Set task
Return the lines below that carry the word "with".

* Begin Records to process *

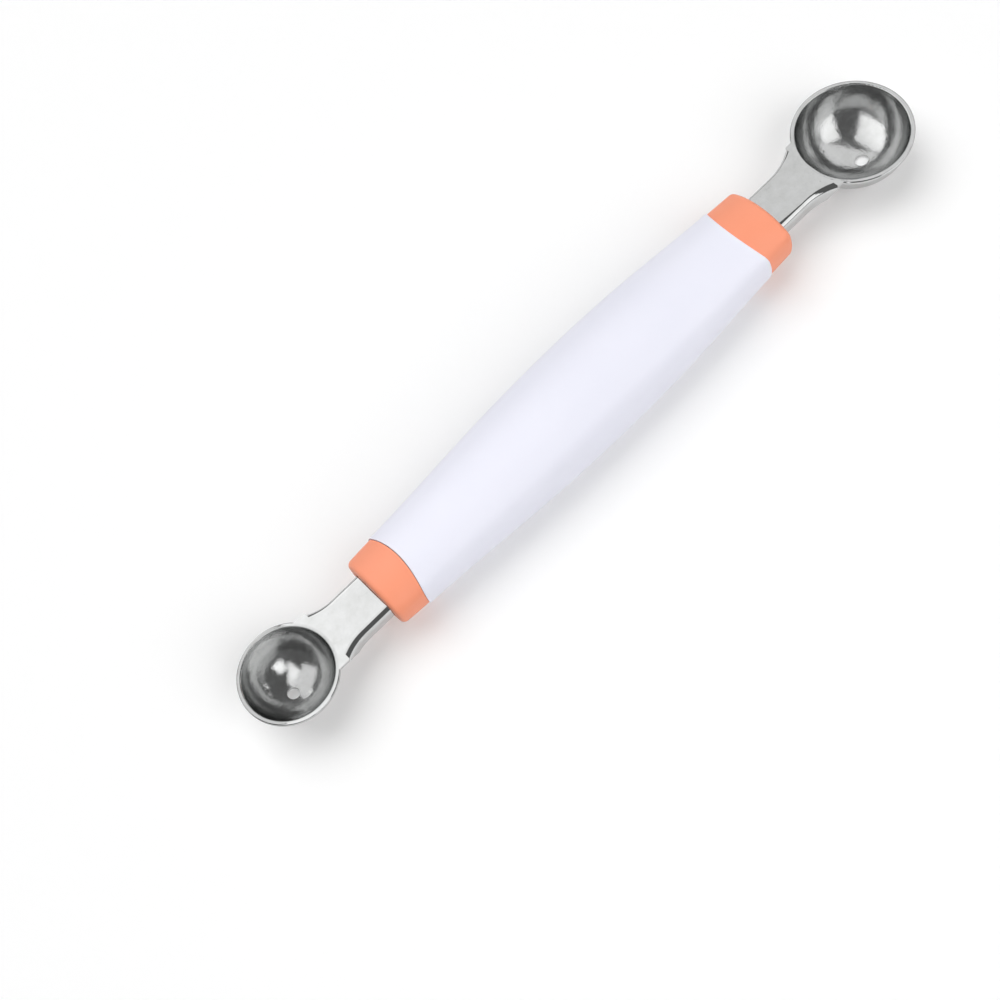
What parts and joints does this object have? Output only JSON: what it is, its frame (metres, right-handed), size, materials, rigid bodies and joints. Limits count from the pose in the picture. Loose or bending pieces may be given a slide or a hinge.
{
  "type": "melon baller",
  "caption": "Double-ended melon baller: a stamped steel bowl on a channel neck at each end of a barrel-shaped handle with coloured end collars, for scooping balls of soft fruit.",
  "frame": {"origin": "under the middle of the overall length, on the plane of symmetry, level with the underside of the large bowl, which is the lowest point", "axes": "+X along the tool towards the tip of the large bowl, +Y across it, +Z out of both bowls"},
  "size_m": [0.2107, 0.0294, 0.0215],
  "materials": {
    "polished_steel": "polished",
    "white_plastic": "satin",
    "coral_plastic": "satin",
    "core_plastic": "matte",
    "pin_steel": "satin"
  },
  "bodies": {
    "root": {"large_scoop": "polished_steel", "small_scoop": "polished_steel", "handle_grip": "white_plastic", "large_end_collar": "coral_plastic", "small_end_collar": "coral_plastic", "handle_core": "core_plastic", "tang_pins": "pin_steel"}
  },
  "joints": []
}
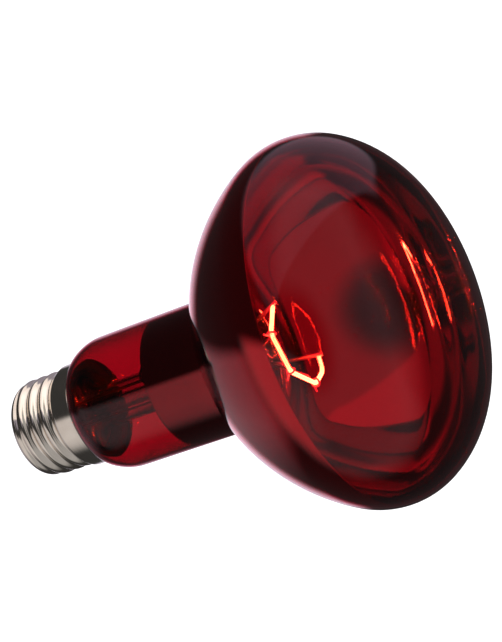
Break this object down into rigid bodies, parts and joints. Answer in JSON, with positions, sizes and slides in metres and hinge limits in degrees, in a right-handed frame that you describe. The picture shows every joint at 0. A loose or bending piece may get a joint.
{
  "type": "infrared heat lamp bulb",
  "caption": "Ruby glass reflector bulb for infrared heat, with a domed window, a straight neck, a coiled filament and a nickel-plated screw cap",
  "frame": {"origin": "tip of the centre contact, on the lamp's axis", "axes": "+Z runs along the lamp's axis from the cap to the window; +X and +Y are square to it, and the camera of the picture looks along +Y and down"},
  "size_m": [0.095, 0.095, 0.1294],
  "materials": {
    "ruby_glass": "polished",
    "stem_glass": "polished",
    "seal_wire": "satin",
    "nickel_wire": "satin",
    "copper_wire": "satin",
    "support_wire": "satin",
    "tungsten": "satin",
    "nickel_plate": "polished",
    "black_insulator": "gloss",
    "brass": "satin",
    "solder": "satin",
    "cement": "matte"
  },
  "bodies": {
    "root": {"glass_envelope": "ruby_glass", "stem_flare": "stem_glass", "exhaust_tube": "stem_glass", "support_rod": "stem_glass", "seal_wire_a": "seal_wire", "seal_wire_b": "seal_wire", "upper_lead_a": "nickel_wire", "upper_lead_b": "nickel_wire", "lower_lead_centre": "copper_wire", "lower_lead_side": "copper_wire", "filament_support_1": "support_wire", "filament_support_2": "support_wire", "filament_support_3": "support_wire", "filament": "tungsten", "cap_shell": "nickel_plate", "cap_insulator": "black_insulator", "centre_contact": "brass", "contact_solder": "solder", "basing_cement": "cement", "side_solder": "solder"}
  },
  "joints": []
}
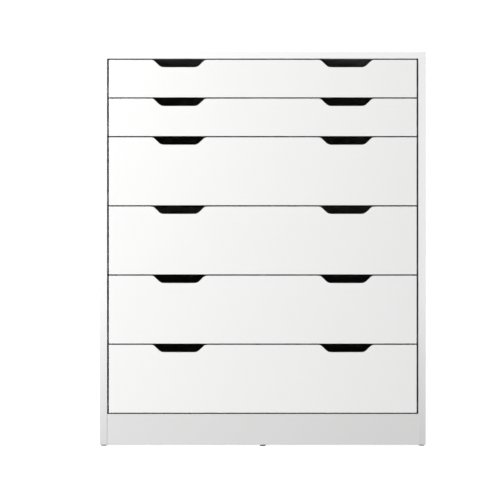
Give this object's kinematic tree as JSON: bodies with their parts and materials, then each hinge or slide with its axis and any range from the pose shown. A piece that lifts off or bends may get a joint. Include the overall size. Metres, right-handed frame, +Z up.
{
  "type": "tall chest of drawers",
  "caption": "Tall white storage chest with shallow drawers over deep ones, inset full-width fronts with finger cut-outs, roller runners and a plinth on low glides.",
  "frame": {"origin": "on the floor below the middle of the chest's outline", "axes": "+Z up, -Y out of the drawer fronts, +X to the right as seen from the front"},
  "size_m": [0.9, 0.48, 1.088],
  "materials": {
    "front_white": "smooth white lacquer",
    "carcass_white": "satin white melamine",
    "drawer_box": "light grey foil",
    "hardboard": "raw hardboard",
    "beech": "raw",
    "strip_white": "matte",
    "glide_grey": "matte",
    "zinc_steel": "zinc plated",
    "runner_white": "white epoxy powder coat",
    "roller_nylon": "satin"
  },
  "bodies": {
    "carcass": {"side_panel_left": "carcass_white", "side_panel_right": "carcass_white", "top_panel": "carcass_white", "bottom_panel": "carcass_white", "plinth_board": "carcass_white", "rear_rails": "carcass_white", "back_panels": "hardboard", "back_joining_strip": "strip_white", "glide_feet": "glide_grey", "carcass_fixings": "zinc_steel", "dowels": "beech", "carcass_runners": "runner_white"},
    "drawer_1": {"drawer_1_front": "front_white", "drawer_1_sides": "drawer_box", "drawer_1_back": "drawer_box", "drawer_1_bottom": "drawer_box", "drawer_1_fixings": "zinc_steel", "drawer_1_runners": "runner_white"},
    "drawer_1_rear_wheels": {"drawer_1_rear_rollers": "roller_nylon"},
    "carcass_wheels_1": {"carcass_rollers_1": "roller_nylon"},
    "drawer_2": {"drawer_2_front": "front_white", "drawer_2_sides": "drawer_box", "drawer_2_back": "drawer_box", "drawer_2_bottom": "drawer_box", "drawer_2_fixings": "zinc_steel", "drawer_2_runners": "runner_white"},
    "drawer_2_rear_wheels": {"drawer_2_rear_rollers": "roller_nylon"},
    "carcass_wheels_2": {"carcass_rollers_2": "roller_nylon"},
    "drawer_3": {"drawer_3_front": "front_white", "drawer_3_sides": "drawer_box", "drawer_3_back": "drawer_box", "drawer_3_bottom": "drawer_box", "drawer_3_fixings": "zinc_steel", "drawer_3_runners": "runner_white"},
    "drawer_3_rear_wheels": {"drawer_3_rear_rollers": "roller_nylon"},
    "carcass_wheels_3": {"carcass_rollers_3": "roller_nylon"},
    "drawer_4": {"drawer_4_front": "front_white", "drawer_4_sides": "drawer_box", "drawer_4_back": "drawer_box", "drawer_4_bottom": "drawer_box", "drawer_4_fixings": "zinc_steel", "drawer_4_runners": "runner_white"},
    "drawer_4_rear_wheels": {"drawer_4_rear_rollers": "roller_nylon"},
    "carcass_wheels_4": {"carcass_rollers_4": "roller_nylon"},
    "drawer_5": {"drawer_5_front": "front_white", "drawer_5_sides": "drawer_box", "drawer_5_back": "drawer_box", "drawer_5_bottom": "drawer_box", "drawer_5_fixings": "zinc_steel", "drawer_5_runners": "runner_white"},
    "drawer_5_rear_wheels": {"drawer_5_rear_rollers": "roller_nylon"},
    "carcass_wheels_5": {"carcass_rollers_5": "roller_nylon"},
    "drawer_6": {"drawer_6_front": "front_white", "drawer_6_sides": "drawer_box", "drawer_6_back": "drawer_box", "drawer_6_bottom": "drawer_box", "drawer_6_fixings": "zinc_steel", "drawer_6_runners": "runner_white"},
    "drawer_6_rear_wheels": {"drawer_6_rear_rollers": "roller_nylon"},
    "carcass_wheels_6": {"carcass_rollers_6": "roller_nylon"}
  },
  "joints": [
    {"name": "drawer_1_slide", "type": "slide", "parent": "carcass", "child": "drawer_1", "axis": [0, -1, 0], "range_m": [0, 0.3]},
    {"name": "drawer_1_rear_wheels_spin", "type": "hinge", "parent": "drawer_1", "child": "drawer_1_rear_wheels", "pos_m": [0, 0.164, 0.98235], "axis": [1, 0, 0], "continuous": true},
    {"name": "carcass_wheels_1_spin", "type": "hinge", "parent": "carcass", "child": "carcass_wheels_1", "pos_m": [0, -0.209, 0.9848], "axis": [1, 0, 0], "continuous": true},
    {"name": "drawer_2_slide", "type": "slide", "parent": "carcass", "child": "drawer_2", "axis": [0, -1, 0], "range_m": [0, 0.3]},
    {"name": "drawer_2_rear_wheels_spin", "type": "hinge", "parent": "drawer_2", "child": "drawer_2_rear_wheels", "pos_m": [0, 0.164, 0.87535], "axis": [1, 0, 0], "continuous": true},
    {"name": "carcass_wheels_2_spin", "type": "hinge", "parent": "carcass", "child": "carcass_wheels_2", "pos_m": [0, -0.209, 0.8778], "axis": [1, 0, 0], "continuous": true},
    {"name": "drawer_3_slide", "type": "slide", "parent": "carcass", "child": "drawer_3", "axis": [0, -1, 0], "range_m": [0, 0.3]},
    {"name": "drawer_3_rear_wheels_spin", "type": "hinge", "parent": "drawer_3", "child": "drawer_3_rear_wheels", "pos_m": [0, 0.164, 0.68435], "axis": [1, 0, 0], "continuous": true},
    {"name": "carcass_wheels_3_spin", "type": "hinge", "parent": "carcass", "child": "carcass_wheels_3", "pos_m": [0, -0.209, 0.6868], "axis": [1, 0, 0], "continuous": true},
    {"name": "drawer_4_slide", "type": "slide", "parent": "carcass", "child": "drawer_4", "axis": [0, -1, 0], "range_m": [0, 0.3]},
    {"name": "drawer_4_rear_wheels_spin", "type": "hinge", "parent": "drawer_4", "child": "drawer_4_rear_wheels", "pos_m": [0, 0.164, 0.49335], "axis": [1, 0, 0], "continuous": true},
    {"name": "carcass_wheels_4_spin", "type": "hinge", "parent": "carcass", "child": "carcass_wheels_4", "pos_m": [0, -0.209, 0.4958], "axis": [1, 0, 0], "continuous": true},
    {"name": "drawer_5_slide", "type": "slide", "parent": "carcass", "child": "drawer_5", "axis": [0, -1, 0], "range_m": [0, 0.3]},
    {"name": "drawer_5_rear_wheels_spin", "type": "hinge", "parent": "drawer_5", "child": "drawer_5_rear_wheels", "pos_m": [0, 0.164, 0.30235], "axis": [1, 0, 0], "continuous": true},
    {"name": "carcass_wheels_5_spin", "type": "hinge", "parent": "carcass", "child": "carcass_wheels_5", "pos_m": [0, -0.209, 0.3048], "axis": [1, 0, 0], "continuous": true},
    {"name": "drawer_6_slide", "type": "slide", "parent": "carcass", "child": "drawer_6", "axis": [0, -1, 0], "range_m": [0, 0.3]},
    {"name": "drawer_6_rear_wheels_spin", "type": "hinge", "parent": "drawer_6", "child": "drawer_6_rear_wheels", "pos_m": [0, 0.164, 0.11135], "axis": [1, 0, 0], "continuous": true},
    {"name": "carcass_wheels_6_spin", "type": "hinge", "parent": "carcass", "child": "carcass_wheels_6", "pos_m": [0, -0.209, 0.1138], "axis": [1, 0, 0], "continuous": true}
  ],
  "couplings": [
    {"joint": "drawer_1_rear_wheels_spin", "follows": "drawer_1_slide", "rad_per_m": 125},
    {"joint": "carcass_wheels_1_spin", "follows": "drawer_1_slide", "rad_per_m": 125},
    {"joint": "drawer_2_rear_wheels_spin", "follows": "drawer_2_slide", "rad_per_m": 125},
    {"joint": "carcass_wheels_2_spin", "follows": "drawer_2_slide", "rad_per_m": 125},
    {"joint": "drawer_3_rear_wheels_spin", "follows": "drawer_3_slide", "rad_per_m": 125},
    {"joint": "carcass_wheels_3_spin", "follows": "drawer_3_slide", "rad_per_m": 125},
    {"joint": "drawer_4_rear_wheels_spin", "follows": "drawer_4_slide", "rad_per_m": 125},
    {"joint": "carcass_wheels_4_spin", "follows": "drawer_4_slide", "rad_per_m": 125},
    {"joint": "drawer_5_rear_wheels_spin", "follows": "drawer_5_slide", "rad_per_m": 125},
    {"joint": "carcass_wheels_5_spin", "follows": "drawer_5_slide", "rad_per_m": 125},
    {"joint": "drawer_6_rear_wheels_spin", "follows": "drawer_6_slide", "rad_per_m": 125},
    {"joint": "carcass_wheels_6_spin", "follows": "drawer_6_slide", "rad_per_m": 125}
  ]
}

* End Records to process *

Correct output
  "caption": "Double-ended melon baller: a stamped steel bowl on a channel neck at each end of a barrel-shaped handle with coloured end collars, for scooping balls of soft fruit.",
  "frame": {"origin": "under the middle of the overall length, on the plane of symmetry, level with the underside of the large bowl, which is the lowest point", "axes": "+X along the tool towards the tip of the large bowl, +Y across it, +Z out of both bowls"},
Break this object down into rigid bodies, parts and joints. Answer in JSON, with positions, sizes and slides in metres and hinge limits in degrees, in a right-handed frame that you describe. The picture shows every joint at 0. A loose or bending piece may get a joint.
  "caption": "Ruby glass reflector bulb for infrared heat, with a domed window, a straight neck, a coiled filament and a nickel-plated screw cap",
Give this object's kinematic tree as JSON: bodies with their parts and materials, then each hinge or slide with its axis and any range from the pose shown. A piece that lifts off or bends may get a joint. Include the overall size. Metres, right-handed frame, +Z up.
  "caption": "Tall white storage chest with shallow drawers over deep ones, inset full-width fronts with finger cut-outs, roller runners and a plinth on low glides.",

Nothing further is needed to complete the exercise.